Por eso, la irregularidad define a una obra que se eleva cuando confluyen intérpretes en estado de gracia, como la secuencia en la que Mary coincide con su padre en un mercadillo, tras que ella haya abandonado el hogar en la noche, pese a la advertencia de su padre de que supondría una ruptura de su relación. Pero el encuentro les confronta con el mutuo afecto que se profesan. Precisamente, el padre se disponía a vender una de sus posesiones bibliográficas más queridas. A su hija le dice que a veces hay que desprenderse de lo que más se aprecia. Pero en el curso de la conversación, modulada por las miradas de los intérpretes, se transmite el dolor de un vínculo lesionado que, pese a todo, no quiere romperse. El gesto del padre de no vender el libro lo evidencia.
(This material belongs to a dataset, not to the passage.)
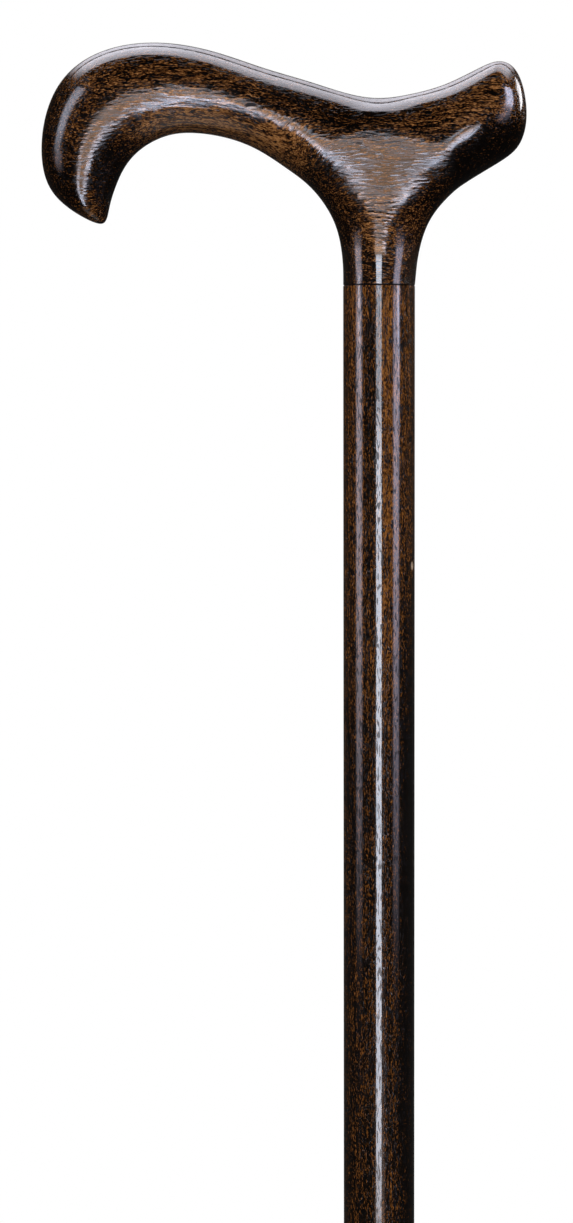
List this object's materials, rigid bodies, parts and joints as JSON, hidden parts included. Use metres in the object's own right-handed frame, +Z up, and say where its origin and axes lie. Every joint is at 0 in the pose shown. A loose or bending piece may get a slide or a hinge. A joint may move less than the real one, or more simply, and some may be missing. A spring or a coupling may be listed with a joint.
{
  "type": "derby handle cane",
  "caption": "Walking cane with a curved derby handle of dark wood on a slim tapered wooden shaft, with a push-on rubber ferrule at the foot.",
  "frame": {"origin": "centre of the ferrule's tread, on the ground, under the shaft's axis", "axes": "+Z up the shaft, -X towards the handle's nose, +X towards its short tail"},
  "size_m": [0.1352, 0.038, 0.9201],
  "materials": {
    "handle_wood": "dark stain under clear gloss lacquer",
    "shaft_wood": "dark stain under clear gloss lacquer",
    "stud_steel": "zinc plated thread",
    "ferrule_rubber": "matt moulded rubber",
    "washer_steel": "zinc plated"
  },
  "bodies": {
    "ferrule": {"rubber_ferrule": "ferrule_rubber", "ferrule_washer": "washer_steel"},
    "stick": {"handle": "handle_wood", "shaft": "shaft_wood", "joint_stud": "stud_steel"}
  },
  "joints": [
    {"name": "ferrule_pull", "type": "slide", "parent": "ferrule", "child": "stick", "axis": [0, 0, 1], "range_m": [0, 0.045]}
  ]
}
Dillane también está magnífico en la breve pero elocuente presentación de la novela de su hija, cuando define que es una obra sobre la falta de conexión, cómo el creador desprecia a la criatura tras crearla, negándole el gesto de afecto que buscaba. Una negligencia como esa que indica su padre es la que había sentido Mary en Percy. En otra excelente secuencia, esta en la mansión de Lord Byron, tras una conversación sobre el galvanismo y la reanimación de los cuerpos, se suceden un plano sobre la pintura de La pesadilla, de Henry Fuseli, otro sobre una lámpara de velas suspendida en el vacío y otros en los que Mary despierta por los truenos e imagina junto a su cama al barón Frankenstein reanimando a su criatura, hecha de trozos de distintos cuerpos: el encendido de su impulso de creación. Al fin y al cabo, Mary, ante todo, deseaba reanimar su ilusión, su relación con Percy, asfixiada, como representa el íncubo sobre el cuerpo de la mujer en la pintura de Fuseli, por las negligencias (contradicciones e irresponsabilidades) de Shelley. Esa luz de la ilusión se había hecho vacío, sentimiento de abandono y exclusión, temblor, como un cuerpo que se desgaja en distintos trozos, sin ya sentir que pudiera rehabilitarse esa conexión. Pero a diferencia de la criatura de su novela, sí encontró el gesto humilde y generoso, la modificación de una actitud, que reactivaría su ilusión. El logro de esa reanimación quedó reflejado en que la segunda edición de la novela si sería publicada con el nombre de su real autora, Mary Shelley.